Your task:
Write out the listing below again, precisely as it is given.

Extracted information:
+===+

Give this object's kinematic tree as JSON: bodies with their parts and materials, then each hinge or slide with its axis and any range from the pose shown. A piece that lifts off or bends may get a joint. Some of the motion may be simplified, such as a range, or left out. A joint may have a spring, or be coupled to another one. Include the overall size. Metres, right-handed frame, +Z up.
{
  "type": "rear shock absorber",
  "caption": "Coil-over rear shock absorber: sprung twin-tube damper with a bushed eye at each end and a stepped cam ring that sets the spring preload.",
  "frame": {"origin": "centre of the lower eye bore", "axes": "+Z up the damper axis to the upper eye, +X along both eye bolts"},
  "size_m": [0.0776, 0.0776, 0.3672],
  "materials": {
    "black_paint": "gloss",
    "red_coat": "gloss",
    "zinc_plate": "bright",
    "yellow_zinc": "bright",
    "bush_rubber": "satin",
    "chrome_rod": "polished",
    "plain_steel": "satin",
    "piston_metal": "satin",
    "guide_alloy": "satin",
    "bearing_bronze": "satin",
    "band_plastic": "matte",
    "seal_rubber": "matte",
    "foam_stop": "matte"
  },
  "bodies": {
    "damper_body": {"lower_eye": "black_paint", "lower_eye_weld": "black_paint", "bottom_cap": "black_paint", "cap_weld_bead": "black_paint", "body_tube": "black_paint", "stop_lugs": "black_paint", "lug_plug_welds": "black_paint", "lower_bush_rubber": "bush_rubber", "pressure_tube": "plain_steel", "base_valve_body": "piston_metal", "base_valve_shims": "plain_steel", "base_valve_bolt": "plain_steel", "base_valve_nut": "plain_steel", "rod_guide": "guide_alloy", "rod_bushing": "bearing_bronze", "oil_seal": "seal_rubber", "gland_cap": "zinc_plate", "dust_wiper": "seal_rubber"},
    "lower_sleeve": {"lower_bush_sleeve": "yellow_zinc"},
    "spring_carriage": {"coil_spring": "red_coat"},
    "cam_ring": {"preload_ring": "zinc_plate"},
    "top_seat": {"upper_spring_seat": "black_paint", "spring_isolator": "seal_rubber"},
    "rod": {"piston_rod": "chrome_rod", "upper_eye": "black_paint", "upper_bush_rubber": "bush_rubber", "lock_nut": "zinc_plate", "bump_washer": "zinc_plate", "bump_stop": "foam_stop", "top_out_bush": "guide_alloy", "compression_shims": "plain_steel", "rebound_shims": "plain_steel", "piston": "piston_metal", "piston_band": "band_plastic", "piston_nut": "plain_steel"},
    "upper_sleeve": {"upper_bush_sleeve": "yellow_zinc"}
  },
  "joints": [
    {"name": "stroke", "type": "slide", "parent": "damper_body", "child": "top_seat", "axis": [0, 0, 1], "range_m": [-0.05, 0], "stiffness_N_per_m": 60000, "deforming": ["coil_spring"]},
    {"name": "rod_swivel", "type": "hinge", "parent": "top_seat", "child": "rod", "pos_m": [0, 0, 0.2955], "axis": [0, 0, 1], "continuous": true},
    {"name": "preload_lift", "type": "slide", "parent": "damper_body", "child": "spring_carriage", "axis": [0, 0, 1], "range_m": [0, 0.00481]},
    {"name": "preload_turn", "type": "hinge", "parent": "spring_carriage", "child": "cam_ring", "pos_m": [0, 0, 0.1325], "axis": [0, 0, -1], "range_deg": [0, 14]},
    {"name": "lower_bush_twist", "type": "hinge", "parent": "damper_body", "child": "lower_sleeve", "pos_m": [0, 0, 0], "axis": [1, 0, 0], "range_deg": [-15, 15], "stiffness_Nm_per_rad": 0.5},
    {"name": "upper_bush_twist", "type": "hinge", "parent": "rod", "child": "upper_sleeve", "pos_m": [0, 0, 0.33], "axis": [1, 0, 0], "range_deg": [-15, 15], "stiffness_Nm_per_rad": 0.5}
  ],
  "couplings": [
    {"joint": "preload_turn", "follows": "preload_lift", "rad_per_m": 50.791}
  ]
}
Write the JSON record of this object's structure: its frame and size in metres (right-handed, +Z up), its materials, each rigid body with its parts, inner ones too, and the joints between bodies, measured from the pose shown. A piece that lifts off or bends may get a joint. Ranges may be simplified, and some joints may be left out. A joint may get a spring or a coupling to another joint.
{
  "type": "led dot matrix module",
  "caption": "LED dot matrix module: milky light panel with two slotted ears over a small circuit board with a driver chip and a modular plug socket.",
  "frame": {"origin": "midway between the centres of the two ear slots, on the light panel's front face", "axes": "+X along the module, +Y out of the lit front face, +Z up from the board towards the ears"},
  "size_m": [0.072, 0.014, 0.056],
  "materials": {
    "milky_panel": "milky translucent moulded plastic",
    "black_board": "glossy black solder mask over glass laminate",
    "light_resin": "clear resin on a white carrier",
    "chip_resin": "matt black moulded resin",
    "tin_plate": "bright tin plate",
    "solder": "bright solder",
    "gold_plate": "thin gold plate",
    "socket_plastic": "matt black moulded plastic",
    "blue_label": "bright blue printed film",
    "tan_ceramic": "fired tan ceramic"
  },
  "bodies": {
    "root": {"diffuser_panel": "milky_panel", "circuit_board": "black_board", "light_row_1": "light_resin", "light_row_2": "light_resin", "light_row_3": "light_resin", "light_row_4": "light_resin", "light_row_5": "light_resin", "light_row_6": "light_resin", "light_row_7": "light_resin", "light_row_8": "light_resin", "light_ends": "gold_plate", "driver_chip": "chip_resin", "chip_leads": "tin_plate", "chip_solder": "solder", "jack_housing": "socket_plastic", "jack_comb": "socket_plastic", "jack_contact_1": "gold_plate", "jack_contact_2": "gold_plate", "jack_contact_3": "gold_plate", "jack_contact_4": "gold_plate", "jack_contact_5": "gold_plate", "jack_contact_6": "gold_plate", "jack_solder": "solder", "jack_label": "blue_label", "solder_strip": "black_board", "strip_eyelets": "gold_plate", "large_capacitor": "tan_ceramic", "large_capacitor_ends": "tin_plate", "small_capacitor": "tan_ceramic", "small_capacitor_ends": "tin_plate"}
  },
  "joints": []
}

+===+

Task output:
Give this object's kinematic tree as JSON: bodies with their parts and materials, then each hinge or slide with its axis and any range from the pose shown. A piece that lifts off or bends may get a joint. Some of the motion may be simplified, such as a range, or left out. A joint may have a spring, or be coupled to another one. Include the overall size. Metres, right-handed frame, +Z up.
{
  "type": "rear shock absorber",
  "caption": "Coil-over rear shock absorber: sprung twin-tube damper with a bushed eye at each end and a stepped cam ring that sets the spring preload.",
  "frame": {"origin": "centre of the lower eye bore", "axes": "+Z up the damper axis to the upper eye, +X along both eye bolts"},
  "size_m": [0.0776, 0.0776, 0.3672],
  "materials": {
    "black_paint": "gloss",
    "red_coat": "gloss",
    "zinc_plate": "bright",
    "yellow_zinc": "bright",
    "bush_rubber": "satin",
    "chrome_rod": "polished",
    "plain_steel": "satin",
    "piston_metal": "satin",
    "guide_alloy": "satin",
    "bearing_bronze": "satin",
    "band_plastic": "matte",
    "seal_rubber": "matte",
    "foam_stop": "matte"
  },
  "bodies": {
    "damper_body": {"lower_eye": "black_paint", "lower_eye_weld": "black_paint", "bottom_cap": "black_paint", "cap_weld_bead": "black_paint", "body_tube": "black_paint", "stop_lugs": "black_paint", "lug_plug_welds": "black_paint", "lower_bush_rubber": "bush_rubber", "pressure_tube": "plain_steel", "base_valve_body": "piston_metal", "base_valve_shims": "plain_steel", "base_valve_bolt": "plain_steel", "base_valve_nut": "plain_steel", "rod_guide": "guide_alloy", "rod_bushing": "bearing_bronze", "oil_seal": "seal_rubber", "gland_cap": "zinc_plate", "dust_wiper": "seal_rubber"},
    "lower_sleeve": {"lower_bush_sleeve": "yellow_zinc"},
    "spring_carriage": {"coil_spring": "red_coat"},
    "cam_ring": {"preload_ring": "zinc_plate"},
    "top_seat": {"upper_spring_seat": "black_paint", "spring_isolator": "seal_rubber"},
    "rod": {"piston_rod": "chrome_rod", "upper_eye": "black_paint", "upper_bush_rubber": "bush_rubber", "lock_nut": "zinc_plate", "bump_washer": "zinc_plate", "bump_stop": "foam_stop", "top_out_bush": "guide_alloy", "compression_shims": "plain_steel", "rebound_shims": "plain_steel", "piston": "piston_metal", "piston_band": "band_plastic", "piston_nut": "plain_steel"},
    "upper_sleeve": {"upper_bush_sleeve": "yellow_zinc"}
  },
  "joints": [
    {"name": "stroke", "type": "slide", "parent": "damper_body", "child": "top_seat", "axis": [0, 0, 1], "range_m": [-0.05, 0], "stiffness_N_per_m": 60000, "deforming": ["coil_spring"]},
    {"name": "rod_swivel", "type": "hinge", "parent": "top_seat", "child": "rod", "pos_m": [0, 0, 0.2955], "axis": [0, 0, 1], "continuous": true},
    {"name": "preload_lift", "type": "slide", "parent": "damper_body", "child": "spring_carriage", "axis": [0, 0, 1], "range_m": [0, 0.00481]},
    {"name": "preload_turn", "type": "hinge", "parent": "spring_carriage", "child": "cam_ring", "pos_m": [0, 0, 0.1325], "axis": [0, 0, -1], "range_deg": [0, 14]},
    {"name": "lower_bush_twist", "type": "hinge", "parent": "damper_body", "child": "lower_sleeve", "pos_m": [0, 0, 0], "axis": [1, 0, 0], "range_deg": [-15, 15], "stiffness_Nm_per_rad": 0.5},
    {"name": "upper_bush_twist", "type": "hinge", "parent": "rod", "child": "upper_sleeve", "pos_m": [0, 0, 0.33], "axis": [1, 0, 0], "range_deg": [-15, 15], "stiffness_Nm_per_rad": 0.5}
  ],
  "couplings": [
    {"joint": "preload_turn", "follows": "preload_lift", "rad_per_m": 50.791}
  ]
}
Write the JSON record of this object's structure: its frame and size in metres (right-handed, +Z up), its materials, each rigid body with its parts, inner ones too, and the joints between bodies, measured from the pose shown. A piece that lifts off or bends may get a joint. Ranges may be simplified, and some joints may be left out. A joint may get a spring or a coupling to another joint.
{
  "type": "led dot matrix module",
  "caption": "LED dot matrix module: milky light panel with two slotted ears over a small circuit board with a driver chip and a modular plug socket.",
  "frame": {"origin": "midway between the centres of the two ear slots, on the light panel's front face", "axes": "+X along the module, +Y out of the lit front face, +Z up from the board towards the ears"},
  "size_m": [0.072, 0.014, 0.056],
  "materials": {
    "milky_panel": "milky translucent moulded plastic",
    "black_board": "glossy black solder mask over glass laminate",
    "light_resin": "clear resin on a white carrier",
    "chip_resin": "matt black moulded resin",
    "tin_plate": "bright tin plate",
    "solder": "bright solder",
    "gold_plate": "thin gold plate",
    "socket_plastic": "matt black moulded plastic",
    "blue_label": "bright blue printed film",
    "tan_ceramic": "fired tan ceramic"
  },
  "bodies": {
    "root": {"diffuser_panel": "milky_panel", "circuit_board": "black_board", "light_row_1": "light_resin", "light_row_2": "light_resin", "light_row_3": "light_resin", "light_row_4": "light_resin", "light_row_5": "light_resin", "light_row_6": "light_resin", "light_row_7": "light_resin", "light_row_8": "light_resin", "light_ends": "gold_plate", "driver_chip": "chip_resin", "chip_leads": "tin_plate", "chip_solder": "solder", "jack_housing": "socket_plastic", "jack_comb": "socket_plastic", "jack_contact_1": "gold_plate", "jack_contact_2": "gold_plate", "jack_contact_3": "gold_plate", "jack_contact_4": "gold_plate", "jack_contact_5": "gold_plate", "jack_contact_6": "gold_plate", "jack_solder": "solder", "jack_label": "blue_label", "solder_strip": "black_board", "strip_eyelets": "gold_plate", "large_capacitor": "tan_ceramic", "large_capacitor_ends": "tin_plate", "small_capacitor": "tan_ceramic", "small_capacitor_ends": "tin_plate"}
  },
  "joints": []
}